24 posts in 953 days


08-11-2015 10:49 PM

Topic tags/keywords: question ash milling

My parents just took down a huge, old ash tree that was damaged in a storm a couple years back. Almost all of what was left standing ended up being good, usable wood, it looks like. I’m going to have most of it turned into usable boards at a local-to-them sawyer. I had the tree service cut a few cookies off of the very base of the tree, where it was largest, so I could have them for some unknown projects down the line (and because the sawmill can’t handle logs as big around as these, anyhow!) Anyways, now I have 4, approximately 4” thick, 44” cookies, and I’m trying to think of a good way to preserve them and dry them, and still limit the amount of cracking and checking. I won’t be able to get there with my sealer until Friday afternoon, I figure that shouldn’t be a dealbreaker. Can anyone suggest a method of drying these monsters, other than “let them air dry for 4 years!” ?? I checked with the sawyer, their kiln isn’t configured to dry something that thick.

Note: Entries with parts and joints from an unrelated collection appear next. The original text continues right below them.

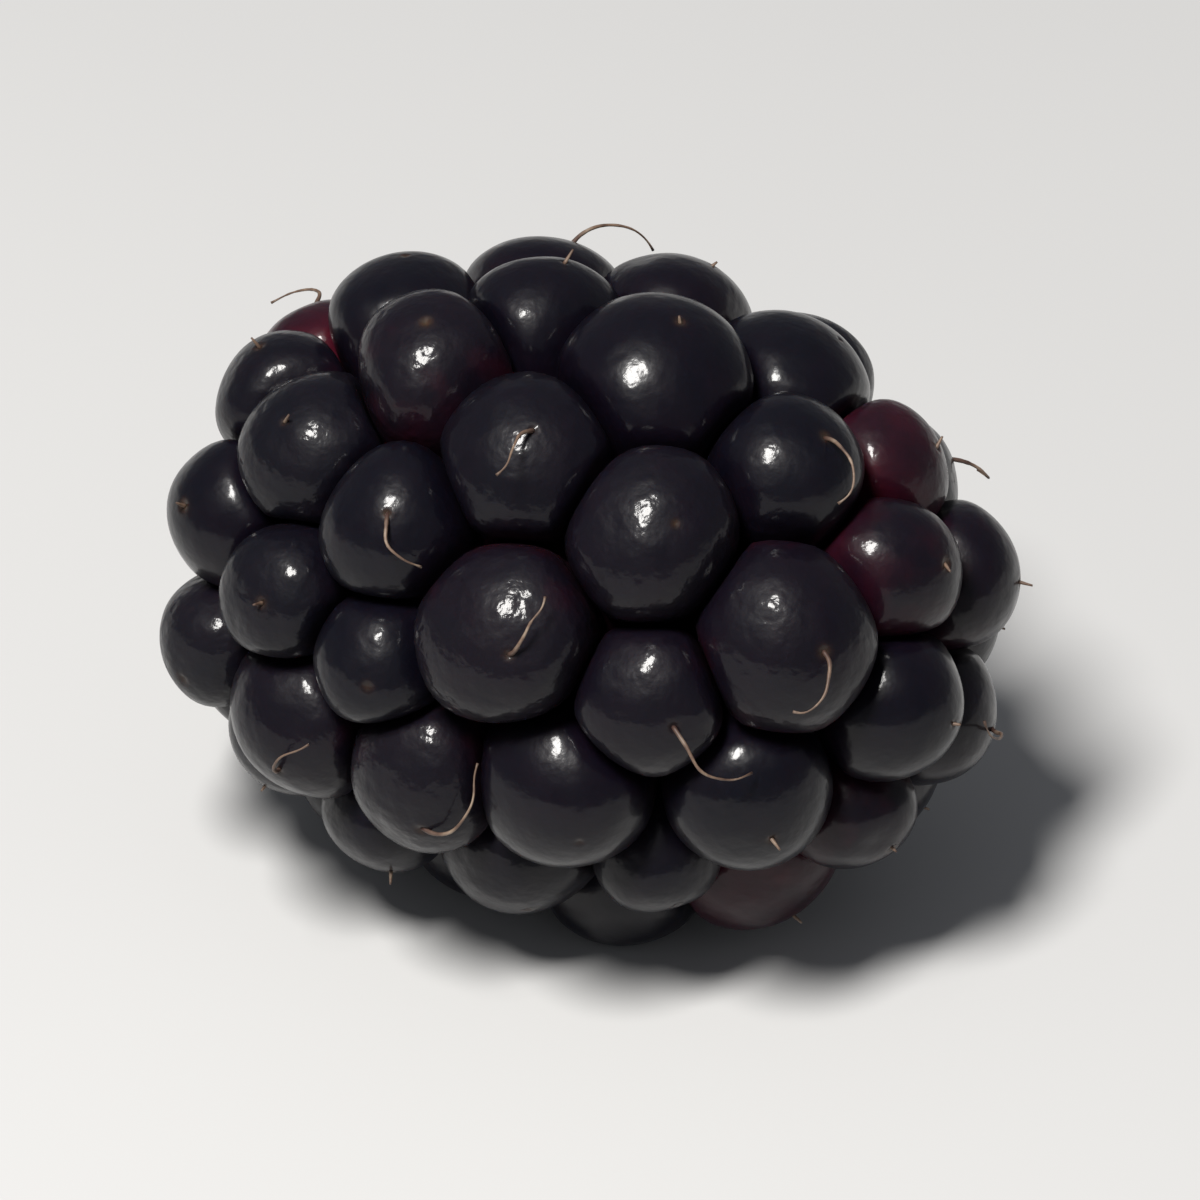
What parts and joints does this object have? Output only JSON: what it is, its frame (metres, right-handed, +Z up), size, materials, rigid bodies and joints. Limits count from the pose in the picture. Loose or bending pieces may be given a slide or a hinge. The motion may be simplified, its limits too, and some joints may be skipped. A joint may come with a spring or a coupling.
{
  "type": "bramble berry",
  "caption": "Ripe bramble berry picked without its calyx, lying on its side: glossy near-black drupelets round a core whose pale end shows at the stem end.",
  "frame": {"origin": "on the surface that the berry lies on, under the middle of its box", "axes": "+X towards the tip of the berry, -X towards its stem end, +Z up"},
  "size_m": [0.0258, 0.021, 0.0209],
  "materials": {
    "drupelet_skin": "thin glossy fruit skin, near-black with a purple cast and wine red where it is less ripe",
    "receptacle_flesh": "matt pale fibrous plant flesh, stained by juice at its rim"
  },
  "bodies": {
    "root": {"drupelets": "drupelet_skin", "receptacle": "receptacle_flesh"}
  },
  "joints": []
}
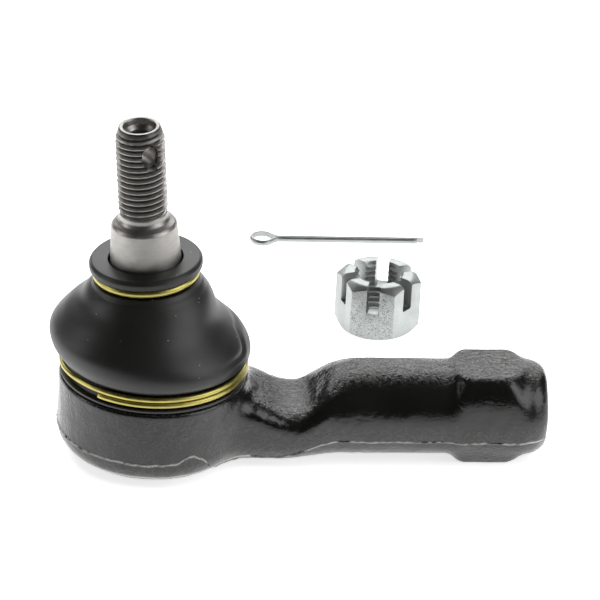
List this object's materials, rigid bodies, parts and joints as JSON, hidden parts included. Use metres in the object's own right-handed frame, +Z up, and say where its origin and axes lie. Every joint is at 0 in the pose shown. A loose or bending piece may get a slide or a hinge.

-- I'm thinking about starting a blog for my projects. It'll have to be called Woodworking By Dummies


16 replies so far

View WDHLT15's profile

WDHLT15

1572 posts in 1942 days


#1 posted 08-12-2015 02:09 AM

They will invariably crack. You have to slow down the drying to a crawl. Paint the surfaces with anchorseal or melted paraffin wax (like the stuff you can buy in the grocery store for home canning). This will help, but they are likely going to crack some no matter what you do.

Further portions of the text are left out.